Sunday, August 3, 2008

Scalable directories

While working on my current project, I felt the need of having big, scalable directories. The problem with directories in a traditional system is that they are not really scalable. The directory search is linear and it incurs a heavy penalty when the directory is big. There's gotta be some way to reach to the needed directory entry given a name. The traditional UNIX convention of directory being a regular file is just not good enough. Well, directory being a file, eases a few things for sure but it does not help in itself being the directory. We will brief few short comings of traditional directories.
1. Directory is a regular file.
2. Directory does not scale well.
3. Directory search is linear. Bigger the directory, bigger the performance hit.

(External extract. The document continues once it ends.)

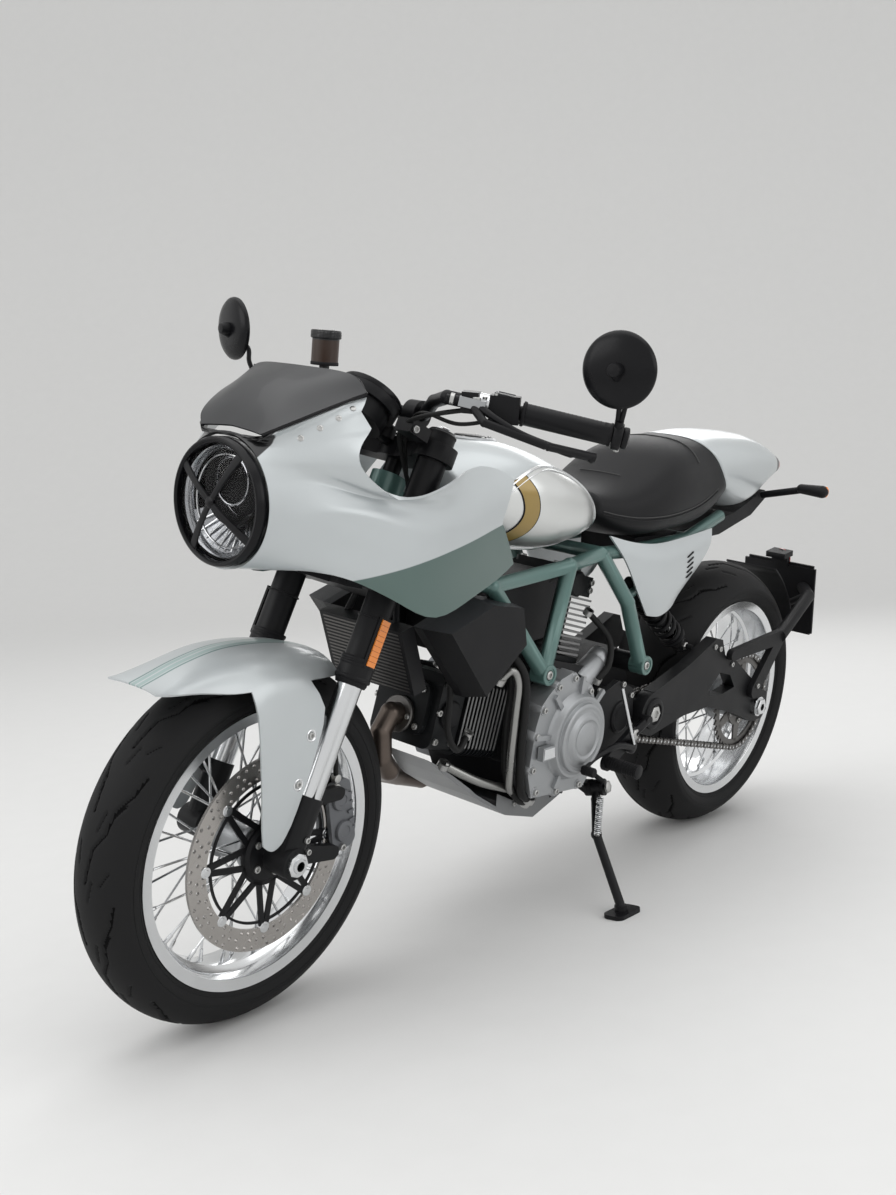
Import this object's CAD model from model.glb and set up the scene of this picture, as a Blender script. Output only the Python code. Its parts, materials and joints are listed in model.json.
"""Looks of a cafe racer motorcycle parked on its side stand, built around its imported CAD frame.

Shapes are written in millimetres in the upright machine's own frame (x ahead of the rear axle, y to the
rider's left, z above the ground) and placed with put(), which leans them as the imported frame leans.
"""
import json
from math import asin, atan2, copysign, cos, hypot, pi, radians, sin, sqrt

import bmesh
import bpy
import numpy as np
from mathutils import Matrix, Vector
from mathutils.bvhtree import BVHTree


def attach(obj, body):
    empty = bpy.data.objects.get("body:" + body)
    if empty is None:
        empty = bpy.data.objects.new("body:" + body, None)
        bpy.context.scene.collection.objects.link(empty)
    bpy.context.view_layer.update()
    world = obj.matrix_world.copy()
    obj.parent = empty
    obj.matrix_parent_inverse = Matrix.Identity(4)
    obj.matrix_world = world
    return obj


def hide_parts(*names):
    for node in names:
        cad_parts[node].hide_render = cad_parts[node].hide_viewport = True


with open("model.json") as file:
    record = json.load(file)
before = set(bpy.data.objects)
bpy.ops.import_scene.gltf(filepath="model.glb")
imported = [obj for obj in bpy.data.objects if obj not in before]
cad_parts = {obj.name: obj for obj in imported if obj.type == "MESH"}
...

This problem gets worse for distributed file systems. If number of clients are writing to the same directory, there would be a lot of IOs until the cache is warm. Of course, the size of cache does matter while dealing with large number of clients. So what we need is -
1. Do something extra for the directory.
2. Make the directory search efficient.
3. If the underlying file system is a distributed file system with large number of clients writing to the same directory, use range locking so as to have fine grained locking primitives to parallelize the directory access.
Few projects show indeed such initiatives are underway like this -
These things make sure that we are on the right track to scale directories.
A directory should have some kind of indexing which helps to locate the required data set in constant time. Insertion and deletion should be fast enough to accommodate multiple clients simultaneously. Directory deletion which includes deletion of all its contents should be faster.
Going further ahead, this topic leads to the relation between a file system and a database. Are they similar? Are they different?
IMHO, file system and databases are totally different. File system is more of a father figure for a database or for any application for that matter. A file system does much more than storing and retrieving data as compared to a database. Both of them try to efficiently store and retrieve data, both of them flaunt transaction logging mechanism and both of them try to be consistent all the time.
The solution could be to blend the best of both. And I would prefer blending database techniques in a file system. So a file system can gain from blending a relational database schemas with it. A simple example of this could be tagging. A file system can sport tags that are equivalent to a directory with respect to grouping things together. A file system can have database like transaction semantics (all or nothing) while doing updates. Essentially all of this would help to make the file system scalable as well.


Anoop Kunchukuttan said...

Post after a long time! good to hear from you :)

Anand said...

I am going to start blogging on a full throttle now on :)